Couldn't the server just map the username in the id to a const identifier in database?

So id of http://mydomain.com/user/amy would map to user 1234 (user id) in database? Then that way, if Amy changes her name to bob on the client, http://mydomain.com/user/bob would then map to 1234? And for completeness, http://mydomain.com/user/amy can be updated to redirect to http://mydomain.com/user/bob?

Seems like an implementation detail left up to the implementer, imo.

wilkie commented 2 years ago

A little weird to me to have two identifiers point to the same actor (which would be seen as two different actors, off-server, even if they resolve to the same feed... and the entries in the feed point to perhaps a different actor... confusing,) but still absolutely acceptable... changing your username would create, logically, a new actor when implementing it this way. Then you map historic usernames to the new names in your routes for nodes/relays that don't understand to switch.

There are drawbacks... you then can't allow anybody to reuse a handle unless they were the original owner of that handle. Which means it could allow an attack vector where bad actors keep changing their name to exhaust the pool which clients then have to potentially worry about / rate-limit. Which is indeed another reason why you don't usually want named identifiers over any kind of proper unique identifier. Only really an issue on open, public instances, to be fair.

Clients might allow a person to follow both actors and either receive double posts or posts in a feed of one actor but each post inside is by the new actor depending on how the client will interpret the fields... so clients may need extra logic to reconcile such actors (e.g. it sees a 302 happen to an existing id... treating the "real" id as the end result of the redirect... which presumes that id is always a resolvable URL... of a particular scheme... which feels bad... because it shouldn't have to be)... which is what a unique identifier is supposed to do trivially in the first place. The client pressure for robustly allowing mutating actor identifiers seems heavy... feels best that servers avoid mutating them and clients assume they won't change and just accept not handling this gracefully.

And if you want the most heretical turn of this discussion, the id of an actor should not be identifiable to the originating domain.
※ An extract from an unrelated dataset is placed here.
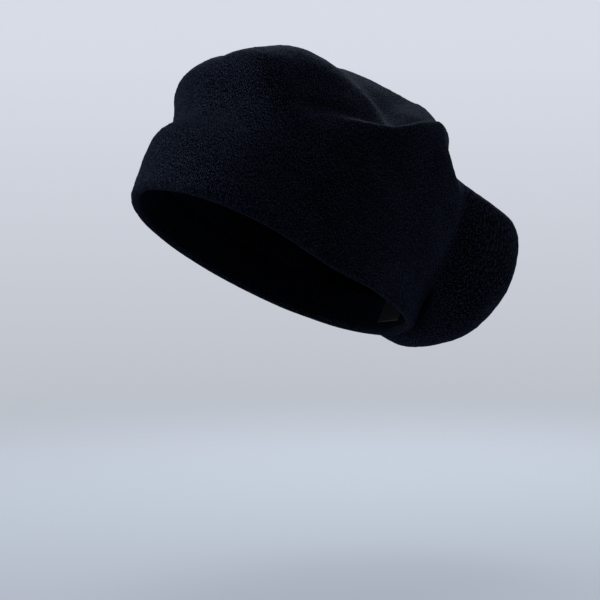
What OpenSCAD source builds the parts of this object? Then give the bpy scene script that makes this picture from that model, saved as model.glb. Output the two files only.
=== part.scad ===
// Slouchy knitted beret in the pose it takes on a head.
// The origin is the centre of the head opening, the wearer faces -Y, the wearer's left is +X.

/* [Head opening] */
// Outside length of the band from forehead to nape, mm
band_length = 208; // [200:1:216]
// Outside width of the band from ear to ear, mm
band_width = 160; // [154:1:166]
// How far the opening tips back as worn, degrees
wear_tilt = 28; // [15:1:35]
// How far the opening leans to the wearer's right, degrees
wear_lean = 6; // [0:1:10]

/* [Band] */
// Height of the doubled band, mm
band_height = 27; // [25:0.5:28]
// Thickness of one layer of knit, mm
knit = 2.4; // [2:0.1:2.6]
// Width of the elastic inside the band, mm
elastic_width = 18; // [12:1:19]
// Thickness of the elastic, mm
elastic_thickness = 1.0; // [0.8:0.1:1.2]

/* [Crown] */
// Height of the crown's centre over the opening, mm
crown_height = 155; // [140:1:155]
// Radius of the drawn-up hole at the crown's centre, mm
gather_hole = 3.2; // [2.8:0.1:3.6]
// Radius of the yarn in the seams, mm
yarn_r = 0.8; // [0.6:0.1:1]

/* [Care label] */
// Width of the blank label, mm
label_width = 24; // [16:1:26]
// Length of the blank label below its stitches, mm
label_length = 17; // [12:1:18]

/* [Detail] */
// Steps around the opening
around = 84; // [60:4:88]
// Steps from one station of the crown to the next
along = 3; // [2:1:3]

/* [Hidden] */

// Gap between two layers that lie on each other
gap = 0.2;
// Whipped stitches that hold the hem: how many, how long and how far up the crown they reach
hem_stitch_count = 72;
hem_stitch_length = 3.6;
hem_stitch_rise = 3.1;
// Half sizes of the ridge of the closing seam
seam_half_width = 2.2;
seam_half_height = 1.2;
// Drawn-up yarn at the crown's centre: thickness of its coil and radius of its knot
coil_r = 1.4 * yarn_r;
knot_r = 2.2;
// Where the label hangs: its stitched edge, behind the opening's centre and above the rim
label_y = band_length / 2 - 8.6;
label_top = 24.5;
label_thickness = 0.5;
// Pitch and length of the label's stitches, and how far they sit over its edge
label_stitch_pitch = 4;
label_stitch_length = 2.4;
label_stitch_lift = 0.75;
// The row of the table below that the closing seam follows, at the back
seam_row = 7;
// The band's size and the crown's height that the profiles below are drawn for
drawn_length = 208;
drawn_width = 160;
drawn_height = 155;
// Height of the band's top station in the profiles
band_station = 28;
// Mean radius of the last station's ring
last_radius = 18;
// A short way along the table, which gives the fabric's direction at a point
nudge = 0.02;

// The form of the knit in thirteen directions. Each row is a direction in degrees, from the
// front towards the wearer's left, and the fabric's [radius, height] at eleven stations: the rim,
// the band's top, the wall, the crown's edge, its shoulder and the top.
ROWS = [
  [0,   [[104, 0], [106, 28], [105, 43], [97, 58], [98, 74], [102, 88], [92, 105],
         [85, 125], [71, 139], [50, 151], [26, 154]]],
  [30,  [[97, -1], [98, 27], [96, 43], [92, 55], [92, 69], [97, 84], [92, 104],
         [83, 125], [60, 132], [38, 145], [20, 154]]],
  [60,  [[85, -4], [87, 24], [88, 43], [87, 53], [86, 60], [85, 68], [78, 86],
         [71, 112], [49, 117], [32, 136], [16, 153]]],
  [90,  [[80, -8], [82, 20], [83, 44], [83, 57], [83, 68], [84, 78], [82, 88],
         [69, 92], [54, 107], [37, 136], [17, 153]]],
  [120, [[85, -5], [86, 23], [88, 46], [86, 64], [85, 82], [85, 101], [80, 117],
         [67, 124], [52, 130], [36, 141], [17, 152]]],
  [146, [[95, -2], [97, 26], [101, 40], [104, 56], [105, 72], [102, 88], [91, 101],
         [68, 112], [53, 123], [36, 140], [17, 150]]],
  [161, [[101, 0], [103, 28], [108, 20], [126, 17], [144, 34], [151, 66], [140, 97],
         [81, 103], [55, 114], [35, 133], [17, 148]]],
  [182, [[104, 0], [105, 28], [108, 8], [124, 3], [147, 22], [159, 60], [150, 96],
         [92, 104], [55, 113], [34, 131], [17, 148]]],
  [206, [[98, 0], [100, 28], [104, 18], [122, 16], [141, 38], [150, 70], [134, 97],
         [84, 105], [57, 119], [35, 139], [17, 150]]],
  [240, [[85, 0], [86, 28], [90, 44], [97, 56], [106, 72], [110, 86], [98, 103],
         [81, 116], [60, 132], [39, 147], [20, 153]]],
  [270, [[80, 0], [81, 28], [86, 42], [94, 54], [103, 70], [107, 86], [97, 104],
         [84, 118], [65, 134], [44, 148], [22, 154]]],
  [300, [[85, 0], [86, 28], [88, 44], [92, 58], [99, 73], [102, 89], [93, 105],
         [78, 120], [61, 136], [42, 149], [21, 155]]],
  [330, [[97, 0], [99, 28], [98, 43], [95, 59], [99, 74], [103, 89], [90, 105],
         [80, 122], [64, 136], [44, 150], [22, 155]]]
];
// The share of the way to the crown's own centre that each station's ring is shifted
DRIFT = [0, 0, 0, 0, 0, 0, 0, 0.35, 0.6, 0.8, 0.93, 1];
// The crown's centre, slouched to the back of the head
CENTRE = [-12, 60, crown_height];

rows = len(ROWS);
stations = len(ROWS[0][1]);
// Station at which the crown's fabric ends at the gather hole
last_station = stations - gather_hole / last_radius;

function blend4(t) = [-t + 2 * t * t - t * t * t, 2 - 5 * t * t + 3 * t * t * t,
                      t + 4 * t * t - 3 * t * t * t, t * t * t - t * t] / 2;
function wrap(i) = (i + 4 * rows) % rows;
function row_angle(i) = ROWS[wrap(i)][0] + 360 * floor(i / rows);

// The width and length of the driving band against the band that the profiles are drawn for
function fit(p) = [p.x * band_width / drawn_width, p.y * band_length / drawn_length, p.z];

// The direction of a spoke, the table's row number with a fraction
function spoke_angle(u) =
  let (w = blend4(u - floor(u)))
  sum4([for (j = [0:3]) w[j] * row_angle(floor(u) - 1 + j)]);
function sum4(q) = q[0] + q[1] + q[2] + q[3];

// A spoke's point at a whole station, on the outside of the fabric
function knot(u, k) =
  k == stations ? fit(CENTRE)
  : k > stations ? 2 * fit(CENTRE) - knot(u, stations - 1)
  : k < 0 ? 2 * knot(u, 0) - knot(u, 1)
  : let (w = blend4(u - floor(u)), i = floor(u), a = spoke_angle(u),
         q = sum4([for (j = [0:3]) w[j] * ROWS[wrap(i - 1 + j)][1][k]]),
         rise = k < 2 ? 1 : (crown_height - band_station) / (drawn_height - band_station),
         base = k < 2 ? 0 : band_station)
    fit([DRIFT[k] * CENTRE.x + q[0] * sin(a), DRIFT[k] * CENTRE.y - q[0] * cos(a),
         base + (q[1] - base) * rise]);

// The fabric's outside along one spoke, at each of a list of stations
function spoke(u, at) =
  let (knots = [for (k = [-1:stations + 1]) knot(u, k)])
  [for (v = at) let (k = min(floor(v), stations - 1), w = blend4(v - k))
    sum4([for (j = [0:3]) w[j] * knots[k + j]])];

// The same net pushed in by a depth along the fabric's own normal
function skin(at, depths) =
  let (n = around, m = len(at),
       net = [for (i = [0:n - 1]) spoke(rows * i / n, at)],
       ahead = [for (i = [0:n - 1]) spoke(rows * i / n, [for (v = at) v + nudge])])
  [for (i = [0:n - 1]) [for (j = [0:m - 1])
    let (east = net[(i + 1) % n][j] - net[(i + n - 1) % n][j],
         north = ahead[i][j] - net[i][j],
         normal = cross(east, north))
    net[i][j] - depths[j] * normal / norm(normal)]];

// Closes a net of cross-sections, one closed section a step, into a solid ring
module ring_solid(net) {
  n = len(net);
  m = len(net[0]);
  polyhedron(
    points = [for (section = net) each section],
    faces = [for (i = [0:n - 1], j = [0:m - 1])
      let (a = i * m + j, b = ((i + 1) % n) * m + j,
           c = ((i + 1) % n) * m + (j + 1) % m, d = i * m + (j + 1) % m)
      each [[a, c, b], [a, d, c]]],
    convexity = 10);
}

// Turns a piece from the opening's own plane to the way it is worn
module worn() {
  rotate([0, -wear_lean, 0]) rotate([-wear_tilt, 0, 0]) children();
}

// A band layer: heights over the rim and depths from the outside, walked around the section
module band_layer(section) {
  worn() ring_solid(skin([for (p = section) p[1] / band_station], [for (p = section) p[0]]));
}

elastic_depth = knit + gap;
facing_depth = elastic_depth + elastic_thickness + gap;
band_depth = facing_depth + knit;
fold_r = band_depth / 2;

module crown() {
  // The fabric starts just over the band, and ends in a short step at the gather hole
  low = 1.05;
  outside = [for (k = [0:along * (stations - 1) - 1]) 1 + k / along];
  at = concat([low], [for (v = outside) if (v > low) v], [last_station - 0.35, last_station]);
  back = [for (i = [len(at) - 1:-1:0]) at[i]];
  section = concat([for (v = at) [v, 0]], [for (v = back) [v, knit]]);
  color([0.030, 0.032, 0.042])
    worn() ring_solid(skin([for (s = section) s[0]], [for (s = section) s[1]]));
}

module band_outer() {
  top = band_height - 0.6;
  color([0.028, 0.030, 0.040])
    band_layer(concat(
      [[0, top], [0, top * 0.66], [0, top * 0.36], [0, fold_r]],
      [for (a = [30:30:150]) [fold_r - fold_r * cos(a), fold_r - fold_r * sin(a)]],
      [[band_depth, fold_r], [band_depth, fold_r + 1], [knit, fold_r + 1],
       [knit, top * 0.66], [knit, top]]));
}

module band_facing() {
  low = fold_r + 1 + gap;
  top = band_height - 1.4;
  color([0.026, 0.028, 0.036])
    band_layer([[facing_depth, top], [facing_depth, (low + top) / 2], [facing_depth, low],
                [band_depth, low], [band_depth, (low + top) / 2], [band_depth, top]]);
}

module band_elastic() {
  low = fold_r + 1.6;
  inner = elastic_depth + elastic_thickness;
  color([0.09, 0.09, 0.10])
    band_layer([[elastic_depth, low + elastic_width], [elastic_depth, low], [inner, low],
                [inner, low + elastic_width]]);
}

// The chain that links the crown's first row to the band
module band_join_seam() {
  middle = band_height + 0.9;
  color([0.020, 0.020, 0.026])
    band_layer([for (a = [0:45:315]) [knit / 2 - (knit / 2 + 0.5) * cos(a), middle + yarn_r * sin(a)]]);
}

// Short slanted stitches that hold the turned-in edge, one every few loops
module hem_stitches() {
  low = band_height - 0.9;
  heights = [low, low + hem_stitch_rise];
  net = skin([for (h = heights) h / band_station], [band_depth, band_depth]);
  color([0.020, 0.020, 0.026])
    worn()
      for (i = [0:hem_stitch_count - 1]) {
        k = round(i * around / hem_stitch_count) % around;
        foot = net[k][0];
        head = net[(k + 1) % around][1];
        way = (head - foot) / norm(head - foot);
        translate(foot)
          rotate([0, acos(way.z), atan2(way.y, way.x)])
            cylinder(h = hem_stitch_length, r = yarn_r / 2, $fn = 16);
      }
}

// The bulky inside seam that closes the knit at the back
module crown_back_seam() {
  at = [for (k = [0:2 * (stations - 2)]) 1.25 + k / 2];
  line = spoke(seam_row, at);
  ahead = spoke(seam_row, [for (v = at) v + nudge]);
  side = spoke(seam_row + nudge, at);
  sides = 8;
  net = [for (j = [0:len(at) - 1])
    let (north = (ahead[j] - line[j]) / norm(ahead[j] - line[j]),
         east = (side[j] - line[j]) / norm(side[j] - line[j]),
         normal = cross(east, north) / norm(cross(east, north)),
         across = cross(north, normal),
         middle = line[j] - (knit + gap + seam_half_height) * normal)
    [for (a = [0:360 / sides:359])
      middle + seam_half_width * cos(a) * across + seam_half_height * sin(a) * normal]];
  rings = len(net);
  color([0.020, 0.020, 0.026])
    worn()
      polyhedron(
        points = [for (section = net) each section],
        faces = concat(
          [for (i = [0:rings - 2], k = [0:sides - 1])
            let (a = i * sides + k, b = a + sides,
                 d = i * sides + (k + 1) % sides, c = d + sides)
            each [[a, b, c], [a, c, d]]],
          [[for (k = [0:sides - 1]) k], [for (k = [sides - 1:-1:0]) (rings - 1) * sides + k]]),
        convexity = 6);
}

// The drawn-up ring of yarn and its knot in the hole at the crown's centre
module top_gather() {
  color([0.020, 0.020, 0.026])
    worn()
      translate(fit(CENTRE) - [0, 0, knit + gap + 2 * yarn_r]) {
        rotate_extrude($fn = 48)
          translate([gather_hole + 2 * yarn_r, 0]) circle(r = coil_r, $fn = 24);
        translate([0, 0, -1]) cylinder(h = 2, r = gather_hole + 1, $fn = 32);
        translate([0, 0, -1.6]) sphere(r = knot_r, $fn = 24);
      }
}

module care_label() {
  color([0.10, 0.10, 0.11])
    worn()
      translate([-label_width / 2, label_y - label_thickness, label_top - label_length])
        cube([label_width, label_thickness, label_length]);
}

// The row of stitches that the label hangs from
module label_stitches() {
  color([0.020, 0.020, 0.026])
    worn()
      for (x = [2:label_stitch_pitch:label_width - 2])
        translate([x - (label_width + label_stitch_length) / 2, label_y - label_thickness / 2,
                   label_top + label_stitch_lift + yarn_r / 2])
          rotate([0, 90, 0]) cylinder(h = label_stitch_length, r = yarn_r / 2, $fn = 16);
}

crown();
band_outer();
band_facing();
band_elastic();
band_join_seam();
hem_stitches();
crown_back_seam();
top_gather();
care_label();
label_stitches();
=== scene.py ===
"""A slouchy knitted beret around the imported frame: the knit, its band, seams, elastic and label.

Lengths are millimetres in the opening's own plane (x to the wearer's left, -y to the front, z into
the crown) until worn() turns them to the way the hat sits and makes them metres.
"""
import math

import bpy
import numpy as np
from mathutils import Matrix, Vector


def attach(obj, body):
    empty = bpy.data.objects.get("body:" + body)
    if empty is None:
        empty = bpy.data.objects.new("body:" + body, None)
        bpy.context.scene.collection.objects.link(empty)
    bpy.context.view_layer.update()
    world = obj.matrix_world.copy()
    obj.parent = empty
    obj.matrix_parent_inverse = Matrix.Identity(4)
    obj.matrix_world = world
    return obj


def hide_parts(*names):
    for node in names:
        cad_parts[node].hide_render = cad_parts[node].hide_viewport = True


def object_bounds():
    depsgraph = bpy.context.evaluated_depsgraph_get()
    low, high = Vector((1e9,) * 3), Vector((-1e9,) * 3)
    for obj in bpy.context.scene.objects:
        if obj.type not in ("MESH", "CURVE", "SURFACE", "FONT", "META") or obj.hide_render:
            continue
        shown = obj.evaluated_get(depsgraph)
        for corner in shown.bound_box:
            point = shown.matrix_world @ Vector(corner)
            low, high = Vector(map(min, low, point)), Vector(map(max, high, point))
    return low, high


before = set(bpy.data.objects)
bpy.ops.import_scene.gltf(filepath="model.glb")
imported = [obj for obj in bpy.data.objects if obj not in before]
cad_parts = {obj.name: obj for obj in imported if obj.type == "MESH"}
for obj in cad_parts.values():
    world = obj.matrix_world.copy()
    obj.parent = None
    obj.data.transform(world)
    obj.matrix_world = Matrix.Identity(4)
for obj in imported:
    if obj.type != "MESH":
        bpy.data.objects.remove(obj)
CAD_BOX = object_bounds()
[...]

It doesn't need to resolve via HTTPS (ActivityPub only requires they be dereferencable! Lovely and vague.). It doesn't need to match the domain of the id of any Activity. You can gossip any resolution of the actor via normal discovery... so, if you follow the actor from a domain... you can ask that domain about the actor and get a response. If you receive a post from the actor from a domain... same deal, etc. Then your actor can migrate or have a presence on multiple federating systems. Querying an actor by its whole id (i.e. when the scheme is not https://) is just not described by ActivityPub, which presumes you already have this mechanism somewhere, and at worst implies by example/omission id is somehow always a URI serving JSON via HTTPS GET. This will likely make any extension providing global auth (probably with id starting with apactor:// or the like) a little more difficult.
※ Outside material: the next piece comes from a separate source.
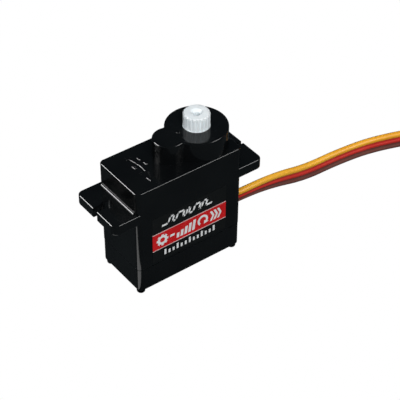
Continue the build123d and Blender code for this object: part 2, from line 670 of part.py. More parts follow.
with BuildPart() as pot_housing:
    with BuildSketch(Plane((AXIS_C, 0, POT_BOTTOM))):
        Circle(POT_RADIUS)
    extrude(amount=POT_TOP - POT_BOTTOM)
    fillet(pot_housing.faces().sort_by(Axis.Z)[-1].edges(), 0.3)
    with BuildSketch(Plane((AXIS_C, 0, POT_BOTTOM))):
        Circle(POT_RADIUS - 0.4)
    extrude(amount=DISC_Z[1] + 0.3 - POT_BOTTOM, mode=Mode.SUBTRACT)
    with BuildSketch(Plane((AXIS_C, 0, POT_BOTTOM))):
        Circle(POT_BORE)
    extrude(amount=POT_TOP, mode=Mode.SUBTRACT)
write("pot_housing", pot_housing.part, BLACK)

with BuildPart() as pot_track:
    with BuildSketch(Plane((AXIS_C, 0, POT_BOTTOM))):
        Circle(POT_RADIUS - 0.4)
    extrude(amount=0.4)
    with BuildSketch(Plane((AXIS_C, 0, TRACK_Z))):
        Circle(3.3)
        Circle(2.3, mode=Mode.SUBTRACT)
        with Locations((0, -3.0)):
            Rectangle(2.0, 3.0, mode=Mode.SUBTRACT)
    extrude(amount=0.1)
write("pot_track", pot_track.part, GREY)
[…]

wilkie commented 2 years ago

All that to say... the spec is good. No changes absolutely necessary. I disagree with adding any "SHOULD" to the language around identifiers and 100% accept the soft 'may' and 'should' where they are in the normative spec around Object and Actor resolution via URI via id. It is that way for this very reason! The user stories need legible URIs, so they are ok as they are as well. Whoever writes the migrating actor extension user stories can deal with this problem. 😂

markcellus commented 2 years ago

Yeah there are definitely caveats with the approach. Having feeds with both users would be confusing. So it would require updating the old user to the new user everywhere 😬.

But the approach isn't uncommon. Github uses a similar mechanism when you change your username. They keep the old URL as a redirect temporarily but they dont go back and update references to the old username though. So, either way, it can get messy.

But you're probably right. May be better to leave those details up to implementers. 👍

evanp commented 5 months ago

This seems like a worthwhile note to have in the document itself. I'd like to suggest the following changes:

  1. A page in the Primer with best practices for creating ID URLs. https://www.w3.org/wiki/ActivityPub/Best_practices_for_id_property
  2. In the next version of the AP spec, we should have a mix of username/non-username IDs, and call out the issue with changing IDs being impractical.

I'm also distressed at the mention of "the actor's namespace", which suggests that there's some kind of ID namespace, directory structure, etc. It would be a big mistake for an AP processor to try to inspect two IDs to determine the relationship between them. I'm opening a separate issue for this.

evanp commented 5 months ago

See #442 for more discussion of "the actor's namespace"

trwnh commented 1 day ago

This has been addressed in the Primer at https://www.w3.org/wiki/ActivityPub/Primer/Object_identifiers#ID_stability so the "needs primer" tag can probably be removed

bobwyman commented 1 day ago

Usernames in IDs are not inherently evil -- as long as the ID contains more than the Username.

Consider the use of tag URI's as defined in RFC 4151. By adding to the ID a specification of the date or time that it was created, one can create ids that are essentially unique in all time, even though they may be very simple in form and easily understood. For instance:

Below are some tag URIs that contain user names and domain name, yet, will remain unique across all time, even if the assignment of the user or domain names changes in the future. Rules either identical to, or similar to, those defined for tag URIs would be useful in the Activity* space.

Note: I wrote about this issue back in 2006. See: https://web.archive.org/web/20160331154849/https://wyman.us/main/2006/12/the_persistence.html

trwnh commented 1 day ago

Usernames in IDs are not inherently evil -- as long as the ID contains more than the Username.

the point of contention is that anything in an id should ideally never change. if you include a username in an ID, then you are betting that the username will never change. but there are several cases where a username might in fact change.